Filed under: Home, Posts by John | Tags: Dave, Ilwaco, Molly, Oregon, Washington

Portland, OR :: I spent a few days last week camping with my friends Dave and Andrew in southwest Washington, just across the Columbia River from Astoria, Oregon, and 100 yards from the Pacific Ocean. We made regular trips into the little harbor town of Ilwaco, where we discovered the region’s best clam chowder at Harbor Lights Motel, Restaurant, and Lounge, and the world’s best waitress, Sweet Ann, who moonlights as a stand-up comic.
I hung out on the beach with Dave for a couple hours on Thursday afternoon. Sitting in camping chairs, trying to read but frequently distracted by the magnificence of our surroundings, I decided I wanted to get wet – but not too wet. I rolled up the legs of my jeans and waded out into the water. I hopped over the first few waves, which were higher than I thought, but then I got pummeled. Soon I was completely soaked. I looked back to Dave, warm and dry on the sand. Those days camping were some of the last I’ll be able to spend with Dave before leaving Portland in October. I will be glad to carry that memory with me of my best friend doing exactly what he is supposed to do – reading a book, writing longhand on a legal pad, and laughing at me.
I returned to shore, stopping just beyond the reach of the waves, and I turned southeast. It was a symbolic, if predictable, moment. With nearly the whole country spread out before me, I was reminded of how very far from home my family will be traveling in the next year.
I also realized that since moving to the West Coast in 2001, and especially since we moved from California to Oregon in 2005, I am constantly taking my bearings relative to the Pacific Ocean. I may not be able to calculate precise distance, but I am always aware when I am getting closer, farther away from, or running parallel to it. Most often this is a subconscious awareness, but it is always there: my desk faces south; the ocean is to my right.
This internal GPS is useless for physical navigation, but my realization seemed significant. What does the Pacific Ocean represent for me – hope? home? the end of the line? I can’t say for sure, though it’s worthy of further reflection. What I know with certainty is that for five months, from October through February, the narrow roads my family will travel will run mostly north to south. But in late winter we begin to explore unknown longitudes. Americans instinctively range west. To turn east is to head into the past. Maybe that is where our country – and my family - are meant to go.
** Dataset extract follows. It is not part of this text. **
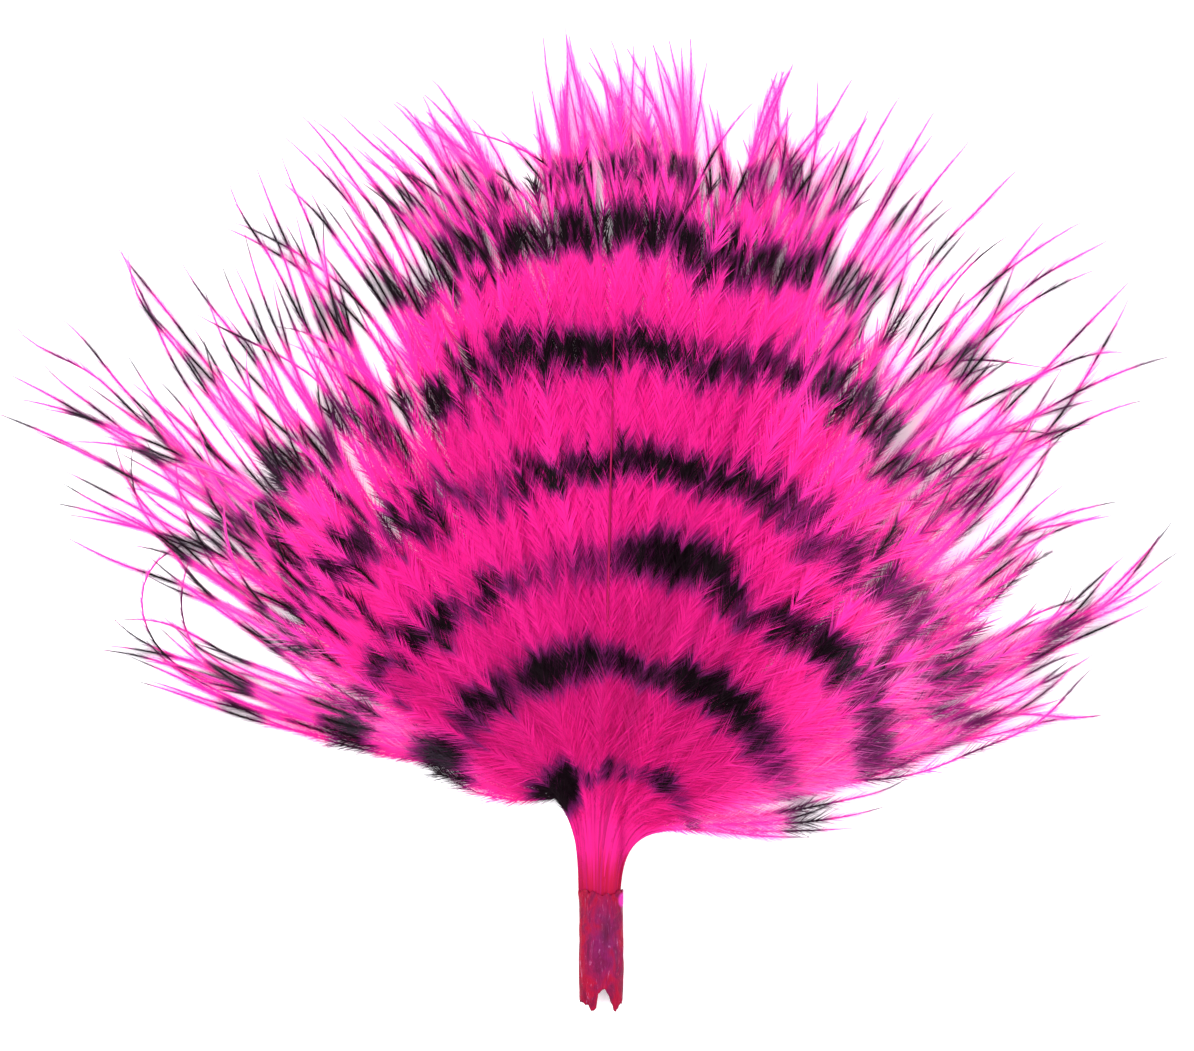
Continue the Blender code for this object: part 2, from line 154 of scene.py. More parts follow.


# %% [markdown]
# ## Where the barbs go
#
# The outline of a plume is made by a few dozen locks, each a handful of barbs that cling
# together and part again near their tips. Those are listed one by one, from the lower left
# clockwise. The middle is an even spread of shorter barbs whose tips stop inside the fan.

# %% The locks of the outline
# lead bearing; tip in mm; heading at the tip; barbs; how far their tips spread in mm; layer
LOCKS = (
    (-62, -49.6, 24.1, -78, 9, 1.3, 0.3), (-59, -47.9, 27.1, -46, 5, 1.2, 0.5),
    (-62, -46.5, 22.9, -64, 5, 0.8, 0.1), (-57, -44, 26, -50, 4, 1.4, 0.4),
    (-55, -53.7, 40, -60, 3, 0.8, 0.6), (-50, -54.5, 38, -84, 4, 1, 0.2),
    (-56, -44.5, 35.5, -52, 7, 2.6, 0.4), (-53, -48.2, 44.3, -24, 5, 2, 0.5),
    (-57, -41.4, 43.5, 4, 3, 1, 0.9), (-54, -39.5, 46, -12, 4, 2, 0.8),
    (-47, -60.1, 47.1, -72, 4, 1.2, 0.3), (-38, -58.1, 48.3, -88, 3, 0.8, 0.8),
    (-41, -58.8, 50.9, -66, 4, 1, 0.5), (-49, -57.1, 56.8, -47, 7, 1.4, 0.2),
    (-51, -45.5, 47.5, -36, 7, 2.6, 0.3), (-49, -47, 53.1, -34, 5, 2, 0.6),
    (-43, -47.9, 63.8, -33, 4, 1.4, 0.4), (-46, -45.5, 57.8, -42, 5, 1.4, 0.7),
    (-38, -41.5, 62.5, -34, 5, 2.4, 0.2), (-43, -40.5, 56, -32, 7, 2.6, 0.4),
    (-41, -34.6, 53.3, -4, 3, 1.2, 0.9), (-33, -36.3, 70.8, -20, 4, 1.4, 0.5),
    (-20, -36.9, 65.9, -78, 4, 1.2, 0.8), (-34, -35.1, 65, -12, 5, 2, 0.4),
    (-29, -34.3, 71.8, -20, 4, 1.2, 0.7), (-31, -31.5, 73, -14, 4, 1.4, 0.3),
    (-34, -30, 62, -22, 7, 3, 0.5), (-18, -29.9, 77, -45, 7, 1.6, 0.5),
    (-21, -28.8, 73.5, -38, 7, 2.4, 0.3), (-24, -26, 68, -30, 7, 3, 0.6),
    (-13, -26.3, 77.2, -50, 7, 1.8, 0.7), (-11, -23, 76.5, -54, 7, 2.2, 0.4),
    (-9, -20.9, 78, -48, 9, 2, 0.3), (-6, -17.6, 80, -43, 10, 1.8, 0.6),
    (-14, -18, 72, -40, 7, 3, 0.4), (-4, -13.5, 76, -50, 8, 2.6, 0.3),
    (-3, -9, 74, -50, 5, 2.4, 0.3), (0, -5.6, 84.8, -12, 8, 1.4, 0.3),
    (1, -3.3, 85.1, -8, 9, 1.4, 0.6), (4, -1.4, 83.6, -32, 10, 1.4, 0.4),
    (3, 0.6, 84.3, -10, 8, 1.6, 0.7), (7, 2.3, 83.6, -36, 9, 1.6, 0.3),
    (9, 4.9, 84, -20, 5, 1.2, 0.5), (10, 6.7, 84.4, -12, 5, 1.2, 0.4),
    (11, 8.6, 84.6, -4, 5, 1.2, 0.6), (12, 10.5, 78, -14, 8, 2, 0.4),
    (12.5, 11.5, 71, -4, 9, 2, 0.4),
    (6, 15.4, 77.8, 48, 1, 0.5, 0.9), (15, 16.4, 80.6, -24, 5, 1.4, 0.3),
    (14, 19.2, 82, 18, 8, 1.6, 0.5), (17, 22, 80.5, 8, 7, 1.6, 0.4),
    (16, 25.4, 80.4, 38, 8, 1.6, 0.7), (20, 26.7, 77.6, 24, 7, 1.8, 0.3),
    (21, 30, 78.8, 35, 7, 1.8, 0.5), (24, 33.2, 77.2, 34, 7, 1.8, 0.4),
    (25, 36.5, 74.6, 44, 5, 1.6, 0.6), (29, 41.5, 71.2, 50, 1, 0.6, 0.8),
    (22, 25, 70, 30, 7, 3, 0.4), (30, 33.5, 70, 38, 5, 2.6, 0.3),
    (34, 30.6, 64.5, 14, 5, 2.4, 0.4), (35, 37.5, 64, 44, 5, 3, 0.3),
    (40, 44.1, 66.3, 38, 4, 1.2, 0.5), (31, 47.9, 66, 64, 3, 1, 0.9),
    (39, 50.4, 64.5, 68, 4, 1.4, 0.4), (41, 42, 57.5, 40, 7, 3, 0.3),
    (45, 52.4, 60.3, 44, 4, 1.4, 0.5), (31, 52.1, 52.3, 94, 3, 0.8, 0.9),
    (44, 56.4, 52.6, 76, 4, 1.2, 0.4), (49, 45.5, 51, 30, 6, 3, 0.3),
    (52, 45.7, 45.1, 36, 6, 2.6, 0.5), (54, 46, 40, 42, 6, 2.6, 0.3),
    (56, 51.4, 38.1, 78, 4, 1.4, 0.4), (59, 45, 35.5, 56, 7, 2.6, 0.5),
    (63, 56.4, 36.5, 42, 4, 1.2, 0.3), (64, 57.4, 33.1, 54, 4, 1.4, 0.5),
    (66, 47.5, 28.5, 58, 8, 2.6, 0.4), (68, 54.4, 28, 60, 7, 1.8, 0.4),
    (70, 48.6, 23.5, 58, 8, 2.2, 0.3), (74, 42, 19, 62, 7, 2.4, 0.2),
    (78, 32.4, 14.3, 66, 4, 1.8, 0.4), (81, 28, 13, 62, 3, 1.8, 0.3),
    (88, 27.7, 8.3, 72, 4, 1.6, 0.3), (91, 24.5, 6, 84, 3, 1.4, 0.2),
)
LEAD_JITTER = 0.8          # degrees
HEADING_JITTER = 7.0       # degrees at the top, and twice that at this lead:
HEADING_DOUBLES = 80.0
FIRST_TURNS = 0.3          # share of that by which a lock's first barb turns
LEAD_OF_SWING = 0.25       # share of a tip's swing by which its lead swings too
SHORTEST_IN_LOCK = 0.78    # a lock's shorter barbs stop at this share of its reach
SHORTEST_AT_TOP = 0.86     # and nearer its tip in the top locks, which cling together more
TOP_LEADS = 17.0
TIP_TOO_FINE = 1.0 * MM    # the last stretch of a tip is too fine to be seen
LAYER_JITTER = 0.2
TOP_LAYER = 0.96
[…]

I’m reminded of the notation medieval cartographers used to fill in blank spots on their maps: “Here Be Dragons.” The United States is moving out of adolescence and into adulthood. Kate and I are parents now, thinking a lot about legacy and the world Molly will inherit. And so we look back. Our history is the next frontier. Who knows what we’ll find out there.
Filed under: About OTNR, Posts by John | Tags: Bruce Chatwin, California, Nebraska, Oregon, Origins of the Project, Portland, Songlines, Transportation

Portland, OR :: It bothers me that I haven’t been able to summarize this project for the “About” page of the blog. No kidding, I wake up every morning worrying over what that might mean. I wrote a little in a previous post about what the project is not, but hardly anything about what it is.
When I am asked in person to describe OTNR, I ramble awkwardly for five minutes. I say something about growing up in the evangelical church, and something else about exploring our spiritual heritage; I go on about visiting churches and talking to people along the way, and then, when the person’s eyes glaze over, I say the only thing I know for sure, which is that I don’t know what to expect – that the the project will be shaped by what we find out there on the road.
“Do you know where you’re going to go?” is another common question. But we don’t really. We hope to spend October with my parents in Keizer, Oregon (just north of Salem), November in northern California, and December in southern California. We’ll spend January and February somewhere on the west coast, though we don’t have definite plans. Then in late February or early March we’ll start from Portland and point our camper van, RV, or trailer east. I’d like to head immediately to Lincoln, Nebraska to visit my old church. Who knows after that. “Do you know where you will go?” is a completely reasonable question. (It’s also, come to think of it, a question with two meanings for many of the people I hope to talk to on this journey.) But I can’t give you a good answer.
I feel a bit like the Australian Aborigine who, submitting to the call of the “walkabout,” sets out on a moment’s notice and follows the invisible paths of his ancestors. These invisible paths are known to indigenous Australians as “Footprints of the Ancestors” or “Way of the Law.” To Europeans they are called “Dreaming Tracks” or “Songlines.”
The great traveler Bruce Chatwin wrote in a book called “The Songlines” that “wherever men have trodden they have left a trail of song (of which we may, now and then, catch an echo).” Chatwin imagines that “these trails must reach back, in time and space, to an isolated pocket in the African savannah, where the First Man opening his mouth in defiance of the terrors that surrounded him, shouted the opening stanza of the World Song ‘I AM!’” This is the best description I have for the project. It’s not even mine, but it will suffice for now: we’ll be traveling along the songlines of American evangelicalism.
All this is to say, be patient, dear reader; stick with us. Hope with us that the details of the project will unfold as we submit to its momentum.